Records that describe objects:
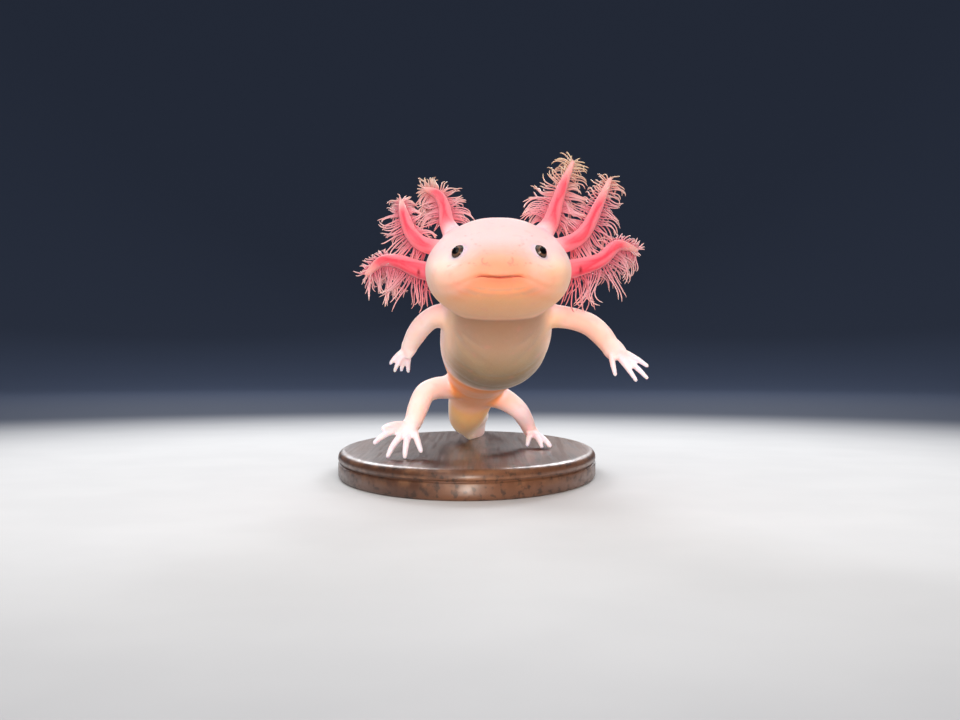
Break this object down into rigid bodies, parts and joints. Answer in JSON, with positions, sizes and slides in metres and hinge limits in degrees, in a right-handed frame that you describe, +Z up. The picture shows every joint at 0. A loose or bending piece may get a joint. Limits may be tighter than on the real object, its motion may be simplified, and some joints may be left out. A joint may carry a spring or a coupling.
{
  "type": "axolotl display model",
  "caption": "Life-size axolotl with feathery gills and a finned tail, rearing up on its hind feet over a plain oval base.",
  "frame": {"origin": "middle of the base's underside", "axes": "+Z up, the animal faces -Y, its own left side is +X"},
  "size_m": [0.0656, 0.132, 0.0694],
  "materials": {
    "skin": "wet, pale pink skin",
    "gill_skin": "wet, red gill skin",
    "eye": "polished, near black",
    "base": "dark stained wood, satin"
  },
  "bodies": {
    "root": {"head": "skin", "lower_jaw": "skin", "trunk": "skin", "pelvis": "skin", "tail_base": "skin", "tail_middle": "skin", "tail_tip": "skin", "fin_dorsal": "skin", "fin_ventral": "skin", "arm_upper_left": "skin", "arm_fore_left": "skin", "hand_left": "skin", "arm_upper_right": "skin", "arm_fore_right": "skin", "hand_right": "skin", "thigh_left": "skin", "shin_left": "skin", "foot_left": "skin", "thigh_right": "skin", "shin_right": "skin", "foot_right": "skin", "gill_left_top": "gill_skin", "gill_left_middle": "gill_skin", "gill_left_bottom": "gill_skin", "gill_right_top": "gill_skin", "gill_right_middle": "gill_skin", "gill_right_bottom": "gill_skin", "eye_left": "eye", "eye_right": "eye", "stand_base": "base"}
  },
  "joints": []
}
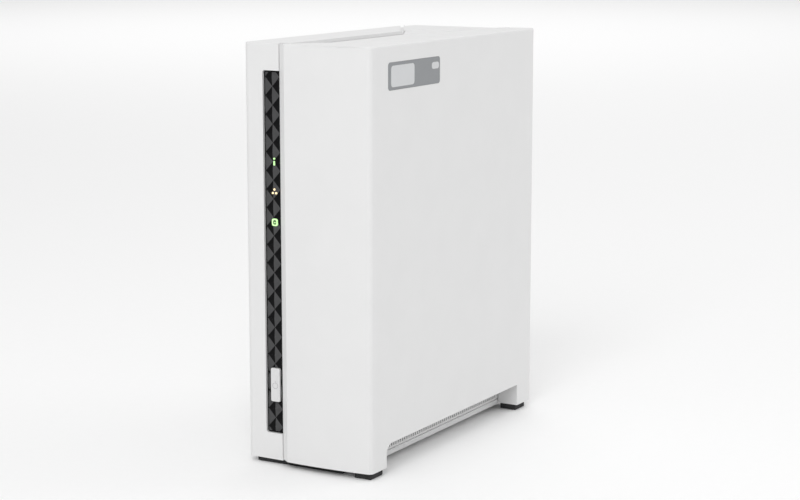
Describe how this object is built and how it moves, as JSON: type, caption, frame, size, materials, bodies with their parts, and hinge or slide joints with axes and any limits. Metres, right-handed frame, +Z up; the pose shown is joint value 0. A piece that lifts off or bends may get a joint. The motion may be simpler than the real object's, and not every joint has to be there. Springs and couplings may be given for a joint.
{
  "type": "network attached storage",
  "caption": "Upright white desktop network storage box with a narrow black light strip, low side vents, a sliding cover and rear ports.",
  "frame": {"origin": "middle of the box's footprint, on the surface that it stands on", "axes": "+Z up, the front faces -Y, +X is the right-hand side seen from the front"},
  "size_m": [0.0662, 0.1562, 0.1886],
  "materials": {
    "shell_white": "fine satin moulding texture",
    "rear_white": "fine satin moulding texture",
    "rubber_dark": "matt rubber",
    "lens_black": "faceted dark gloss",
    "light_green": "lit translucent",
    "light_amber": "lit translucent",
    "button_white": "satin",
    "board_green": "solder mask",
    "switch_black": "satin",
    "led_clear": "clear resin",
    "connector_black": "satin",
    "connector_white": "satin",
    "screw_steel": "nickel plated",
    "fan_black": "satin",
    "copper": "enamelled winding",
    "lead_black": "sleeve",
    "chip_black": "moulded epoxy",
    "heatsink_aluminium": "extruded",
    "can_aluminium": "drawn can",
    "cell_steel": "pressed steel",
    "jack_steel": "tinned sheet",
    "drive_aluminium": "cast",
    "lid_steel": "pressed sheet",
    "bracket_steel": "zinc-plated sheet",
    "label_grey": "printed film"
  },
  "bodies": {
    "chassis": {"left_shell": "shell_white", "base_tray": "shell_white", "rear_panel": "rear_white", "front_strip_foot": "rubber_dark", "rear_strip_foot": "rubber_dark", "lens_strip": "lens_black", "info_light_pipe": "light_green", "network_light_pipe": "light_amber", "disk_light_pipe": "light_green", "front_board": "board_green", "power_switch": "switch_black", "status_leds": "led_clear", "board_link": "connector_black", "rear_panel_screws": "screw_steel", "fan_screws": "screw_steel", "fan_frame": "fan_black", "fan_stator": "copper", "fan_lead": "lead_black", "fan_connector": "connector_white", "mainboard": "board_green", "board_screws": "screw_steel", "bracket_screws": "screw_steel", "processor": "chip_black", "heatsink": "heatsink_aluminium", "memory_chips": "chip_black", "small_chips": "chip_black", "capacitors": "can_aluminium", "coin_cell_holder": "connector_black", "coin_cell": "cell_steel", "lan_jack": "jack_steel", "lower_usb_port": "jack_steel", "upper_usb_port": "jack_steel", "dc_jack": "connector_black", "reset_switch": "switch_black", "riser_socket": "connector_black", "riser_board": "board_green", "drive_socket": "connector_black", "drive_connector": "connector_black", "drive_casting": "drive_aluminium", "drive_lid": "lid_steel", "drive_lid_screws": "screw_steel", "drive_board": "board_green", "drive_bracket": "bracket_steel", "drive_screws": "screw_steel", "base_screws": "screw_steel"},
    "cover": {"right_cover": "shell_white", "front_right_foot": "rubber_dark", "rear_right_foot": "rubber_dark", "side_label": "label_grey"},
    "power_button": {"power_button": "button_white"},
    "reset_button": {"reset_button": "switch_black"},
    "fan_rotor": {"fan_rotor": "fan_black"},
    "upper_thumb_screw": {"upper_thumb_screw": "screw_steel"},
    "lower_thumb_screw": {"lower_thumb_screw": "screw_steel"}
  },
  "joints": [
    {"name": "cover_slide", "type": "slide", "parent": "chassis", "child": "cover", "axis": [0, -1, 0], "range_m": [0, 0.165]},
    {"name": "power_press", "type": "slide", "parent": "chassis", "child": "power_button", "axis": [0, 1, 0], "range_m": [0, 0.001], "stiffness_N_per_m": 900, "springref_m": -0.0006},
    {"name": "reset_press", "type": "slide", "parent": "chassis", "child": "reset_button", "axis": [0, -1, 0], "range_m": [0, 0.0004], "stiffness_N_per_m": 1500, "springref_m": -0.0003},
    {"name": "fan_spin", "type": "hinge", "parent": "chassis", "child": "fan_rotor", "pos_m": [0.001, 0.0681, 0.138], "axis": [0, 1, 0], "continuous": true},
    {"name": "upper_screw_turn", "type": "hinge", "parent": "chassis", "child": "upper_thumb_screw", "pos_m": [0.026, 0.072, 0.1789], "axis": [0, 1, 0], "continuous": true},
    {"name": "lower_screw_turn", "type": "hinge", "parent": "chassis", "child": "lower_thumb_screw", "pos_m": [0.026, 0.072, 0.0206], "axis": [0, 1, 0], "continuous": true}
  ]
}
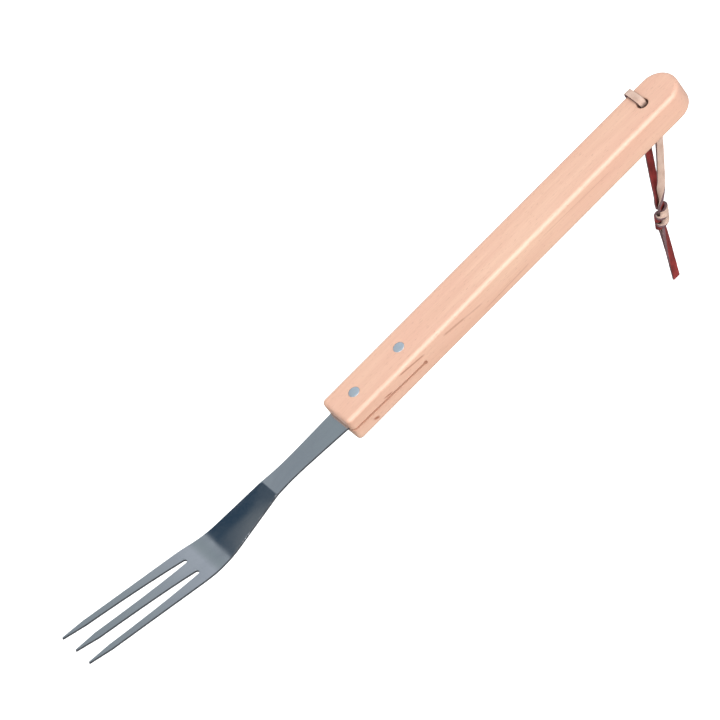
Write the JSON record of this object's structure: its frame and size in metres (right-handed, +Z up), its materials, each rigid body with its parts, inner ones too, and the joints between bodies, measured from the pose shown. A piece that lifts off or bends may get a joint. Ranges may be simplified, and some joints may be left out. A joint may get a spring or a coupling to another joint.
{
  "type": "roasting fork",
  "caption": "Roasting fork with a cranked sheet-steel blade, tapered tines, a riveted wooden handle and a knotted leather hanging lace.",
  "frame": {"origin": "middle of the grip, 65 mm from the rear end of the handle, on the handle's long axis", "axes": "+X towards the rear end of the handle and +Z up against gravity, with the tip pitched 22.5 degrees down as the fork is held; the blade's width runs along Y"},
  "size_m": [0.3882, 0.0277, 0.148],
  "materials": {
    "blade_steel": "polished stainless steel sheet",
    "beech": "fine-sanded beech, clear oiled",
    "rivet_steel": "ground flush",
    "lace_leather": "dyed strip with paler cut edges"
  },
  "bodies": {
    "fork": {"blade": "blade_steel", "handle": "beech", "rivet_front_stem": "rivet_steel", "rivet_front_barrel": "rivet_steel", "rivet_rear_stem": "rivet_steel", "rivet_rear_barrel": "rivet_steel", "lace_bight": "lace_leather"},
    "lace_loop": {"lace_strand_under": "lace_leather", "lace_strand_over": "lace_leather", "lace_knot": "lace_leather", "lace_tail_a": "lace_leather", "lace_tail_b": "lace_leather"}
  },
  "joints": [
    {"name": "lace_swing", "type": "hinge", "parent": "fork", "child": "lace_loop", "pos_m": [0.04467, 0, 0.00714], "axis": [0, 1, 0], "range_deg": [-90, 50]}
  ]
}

> **Task goal**
Quote the data above in full, changing nothing.

> **Answer**
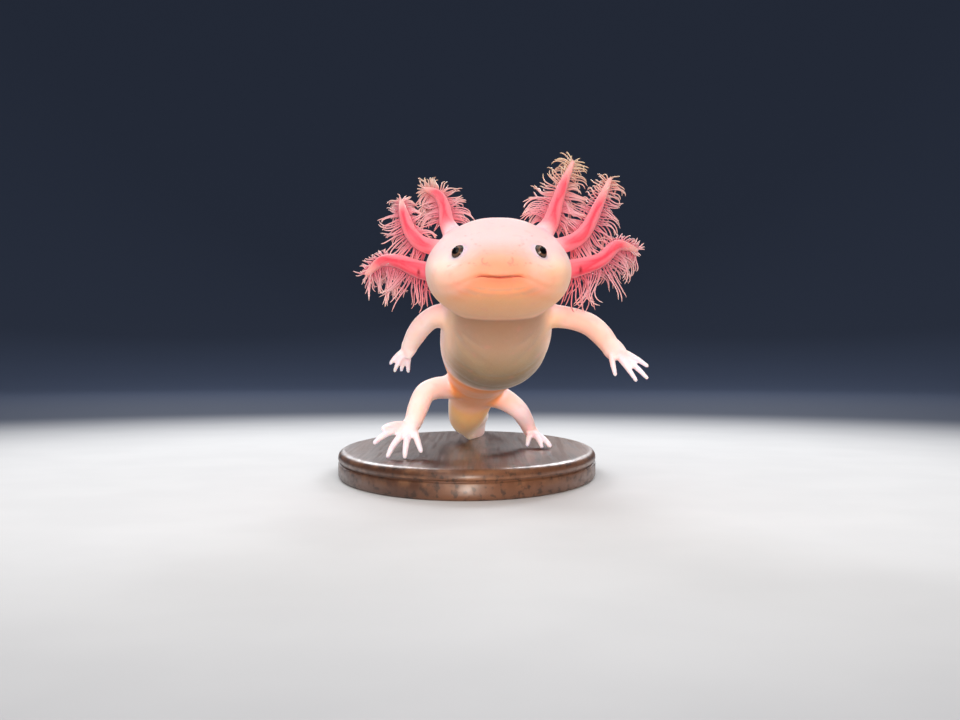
Break this object down into rigid bodies, parts and joints. Answer in JSON, with positions, sizes and slides in metres and hinge limits in degrees, in a right-handed frame that you describe, +Z up. The picture shows every joint at 0. A loose or bending piece may get a joint. Limits may be tighter than on the real object, its motion may be simplified, and some joints may be left out. A joint may carry a spring or a coupling.
{
  "type": "axolotl display model",
  "caption": "Life-size axolotl with feathery gills and a finned tail, rearing up on its hind feet over a plain oval base.",
  "frame": {"origin": "middle of the base's underside", "axes": "+Z up, the animal faces -Y, its own left side is +X"},
  "size_m": [0.0656, 0.132, 0.0694],
  "materials": {
    "skin": "wet, pale pink skin",
    "gill_skin": "wet, red gill skin",
    "eye": "polished, near black",
    "base": "dark stained wood, satin"
  },
  "bodies": {
    "root": {"head": "skin", "lower_jaw": "skin", "trunk": "skin", "pelvis": "skin", "tail_base": "skin", "tail_middle": "skin", "tail_tip": "skin", "fin_dorsal": "skin", "fin_ventral": "skin", "arm_upper_left": "skin", "arm_fore_left": "skin", "hand_left": "skin", "arm_upper_right": "skin", "arm_fore_right": "skin", "hand_right": "skin", "thigh_left": "skin", "shin_left": "skin", "foot_left": "skin", "thigh_right": "skin", "shin_right": "skin", "foot_right": "skin", "gill_left_top": "gill_skin", "gill_left_middle": "gill_skin", "gill_left_bottom": "gill_skin", "gill_right_top": "gill_skin", "gill_right_middle": "gill_skin", "gill_right_bottom": "gill_skin", "eye_left": "eye", "eye_right": "eye", "stand_base": "base"}
  },
  "joints": []
}
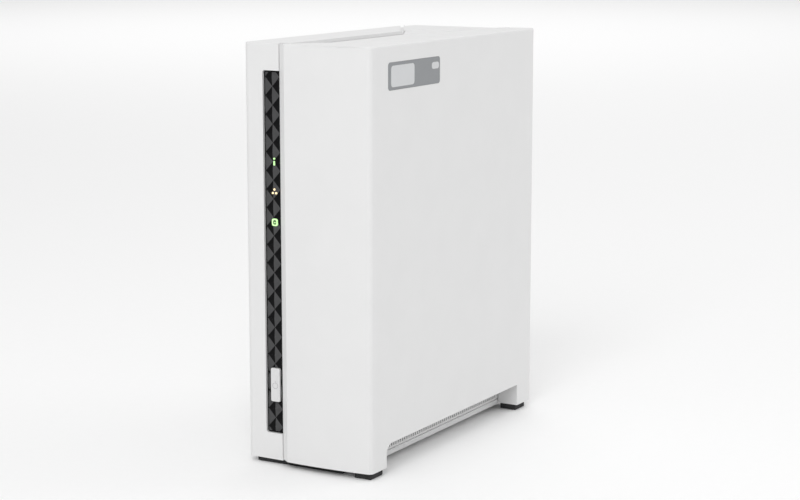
Describe how this object is built and how it moves, as JSON: type, caption, frame, size, materials, bodies with their parts, and hinge or slide joints with axes and any limits. Metres, right-handed frame, +Z up; the pose shown is joint value 0. A piece that lifts off or bends may get a joint. The motion may be simpler than the real object's, and not every joint has to be there. Springs and couplings may be given for a joint.
{
  "type": "network attached storage",
  "caption": "Upright white desktop network storage box with a narrow black light strip, low side vents, a sliding cover and rear ports.",
  "frame": {"origin": "middle of the box's footprint, on the surface that it stands on", "axes": "+Z up, the front faces -Y, +X is the right-hand side seen from the front"},
  "size_m": [0.0662, 0.1562, 0.1886],
  "materials": {
    "shell_white": "fine satin moulding texture",
    "rear_white": "fine satin moulding texture",
    "rubber_dark": "matt rubber",
    "lens_black": "faceted dark gloss",
    "light_green": "lit translucent",
    "light_amber": "lit translucent",
    "button_white": "satin",
    "board_green": "solder mask",
    "switch_black": "satin",
    "led_clear": "clear resin",
    "connector_black": "satin",
    "connector_white": "satin",
    "screw_steel": "nickel plated",
    "fan_black": "satin",
    "copper": "enamelled winding",
    "lead_black": "sleeve",
    "chip_black": "moulded epoxy",
    "heatsink_aluminium": "extruded",
    "can_aluminium": "drawn can",
    "cell_steel": "pressed steel",
    "jack_steel": "tinned sheet",
    "drive_aluminium": "cast",
    "lid_steel": "pressed sheet",
    "bracket_steel": "zinc-plated sheet",
    "label_grey": "printed film"
  },
  "bodies": {
    "chassis": {"left_shell": "shell_white", "base_tray": "shell_white", "rear_panel": "rear_white", "front_strip_foot": "rubber_dark", "rear_strip_foot": "rubber_dark", "lens_strip": "lens_black", "info_light_pipe": "light_green", "network_light_pipe": "light_amber", "disk_light_pipe": "light_green", "front_board": "board_green", "power_switch": "switch_black", "status_leds": "led_clear", "board_link": "connector_black", "rear_panel_screws": "screw_steel", "fan_screws": "screw_steel", "fan_frame": "fan_black", "fan_stator": "copper", "fan_lead": "lead_black", "fan_connector": "connector_white", "mainboard": "board_green", "board_screws": "screw_steel", "bracket_screws": "screw_steel", "processor": "chip_black", "heatsink": "heatsink_aluminium", "memory_chips": "chip_black", "small_chips": "chip_black", "capacitors": "can_aluminium", "coin_cell_holder": "connector_black", "coin_cell": "cell_steel", "lan_jack": "jack_steel", "lower_usb_port": "jack_steel", "upper_usb_port": "jack_steel", "dc_jack": "connector_black", "reset_switch": "switch_black", "riser_socket": "connector_black", "riser_board": "board_green", "drive_socket": "connector_black", "drive_connector": "connector_black", "drive_casting": "drive_aluminium", "drive_lid": "lid_steel", "drive_lid_screws": "screw_steel", "drive_board": "board_green", "drive_bracket": "bracket_steel", "drive_screws": "screw_steel", "base_screws": "screw_steel"},
    "cover": {"right_cover": "shell_white", "front_right_foot": "rubber_dark", "rear_right_foot": "rubber_dark", "side_label": "label_grey"},
    "power_button": {"power_button": "button_white"},
    "reset_button": {"reset_button": "switch_black"},
    "fan_rotor": {"fan_rotor": "fan_black"},
    "upper_thumb_screw": {"upper_thumb_screw": "screw_steel"},
    "lower_thumb_screw": {"lower_thumb_screw": "screw_steel"}
  },
  "joints": [
    {"name": "cover_slide", "type": "slide", "parent": "chassis", "child": "cover", "axis": [0, -1, 0], "range_m": [0, 0.165]},
    {"name": "power_press", "type": "slide", "parent": "chassis", "child": "power_button", "axis": [0, 1, 0], "range_m": [0, 0.001], "stiffness_N_per_m": 900, "springref_m": -0.0006},
    {"name": "reset_press", "type": "slide", "parent": "chassis", "child": "reset_button", "axis": [0, -1, 0], "range_m": [0, 0.0004], "stiffness_N_per_m": 1500, "springref_m": -0.0003},
    {"name": "fan_spin", "type": "hinge", "parent": "chassis", "child": "fan_rotor", "pos_m": [0.001, 0.0681, 0.138], "axis": [0, 1, 0], "continuous": true},
    {"name": "upper_screw_turn", "type": "hinge", "parent": "chassis", "child": "upper_thumb_screw", "pos_m": [0.026, 0.072, 0.1789], "axis": [0, 1, 0], "continuous": true},
    {"name": "lower_screw_turn", "type": "hinge", "parent": "chassis", "child": "lower_thumb_screw", "pos_m": [0.026, 0.072, 0.0206], "axis": [0, 1, 0], "continuous": true}
  ]
}
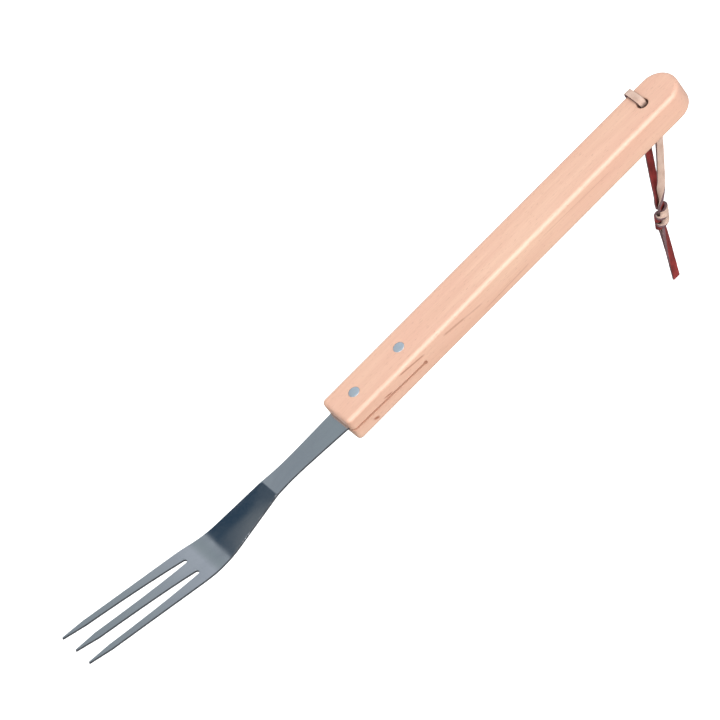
Write the JSON record of this object's structure: its frame and size in metres (right-handed, +Z up), its materials, each rigid body with its parts, inner ones too, and the joints between bodies, measured from the pose shown. A piece that lifts off or bends may get a joint. Ranges may be simplified, and some joints may be left out. A joint may get a spring or a coupling to another joint.
{
  "type": "roasting fork",
  "caption": "Roasting fork with a cranked sheet-steel blade, tapered tines, a riveted wooden handle and a knotted leather hanging lace.",
  "frame": {"origin": "middle of the grip, 65 mm from the rear end of the handle, on the handle's long axis", "axes": "+X towards the rear end of the handle and +Z up against gravity, with the tip pitched 22.5 degrees down as the fork is held; the blade's width runs along Y"},
  "size_m": [0.3882, 0.0277, 0.148],
  "materials": {
    "blade_steel": "polished stainless steel sheet",
    "beech": "fine-sanded beech, clear oiled",
    "rivet_steel": "ground flush",
    "lace_leather": "dyed strip with paler cut edges"
  },
  "bodies": {
    "fork": {"blade": "blade_steel", "handle": "beech", "rivet_front_stem": "rivet_steel", "rivet_front_barrel": "rivet_steel", "rivet_rear_stem": "rivet_steel", "rivet_rear_barrel": "rivet_steel", "lace_bight": "lace_leather"},
    "lace_loop": {"lace_strand_under": "lace_leather", "lace_strand_over": "lace_leather", "lace_knot": "lace_leather", "lace_tail_a": "lace_leather", "lace_tail_b": "lace_leather"}
  },
  "joints": [
    {"name": "lace_swing", "type": "hinge", "parent": "fork", "child": "lace_loop", "pos_m": [0.04467, 0, 0.00714], "axis": [0, 1, 0], "range_deg": [-90, 50]}
  ]
}